Strange that; considering that the governments of every other EU country were adamant that there would be no referendum on this issue, and the only reason we had one at all was due to a previous ruling of the Supreme Court, which ruled against an early attempt by the Irish Government to also deny us the right of voting on European treaties, back in the 1980s. If this is "democracy working at its most fluid" it is a fluid that the European Council has shunned en masse in relation to this treaty.

As I have said before, the Lisbon Treaty is probably harmless. Indeed, ratification of the treaty by Ireland would surely do us a power of good at a time when we stand desperately in need of support from the European Central Bank. Nevertheless, arguments of convenience must not be allowed to obscure the fact that a democratic decision of the Irish people was rejected by the EU because it did not accord with their settled plans.

Perhaps democracy has now become an anachronism? Maybe a federal Europe has to be formed by crushing every dissident viewpoint for the greater good? If this is the case, I wish someone in power would just come out and tell us that straight, instead of dancing around the central issue (whether we have the right to halt the plans of the European elite) and laying a massive guilt trip on us for spoiling the party. It would be the courageous thing to do.
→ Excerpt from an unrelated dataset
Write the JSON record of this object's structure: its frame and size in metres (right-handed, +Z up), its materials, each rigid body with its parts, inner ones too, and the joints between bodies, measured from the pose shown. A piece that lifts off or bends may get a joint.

Wednesday, September 2, 2009

Arizona Governor v Brian Cowen

Had a fascinating conversation today with an American from Phoenix, Arizona. He was telling me that Arizona is comparable with the Irish Republic in many ways. For a start, there are roughly four million people in the state; just like Ireland. Then, the economy is of a similar size - as in GDP if Arizona was a sovereign country - with a similar mix of revenue-producing sectors. But then the doozy - Arizona's Governor, according to him, is paid roughly $70,000 a year. As the whole world knows by now, Brian Cowen, the Taoiseach, is paid more than President Barack Obama, well over €200,000, with an unvouched expense account and personal driver and car. I think the people of Arizona can count themselves lucky they don't have to stump-up for our politicians!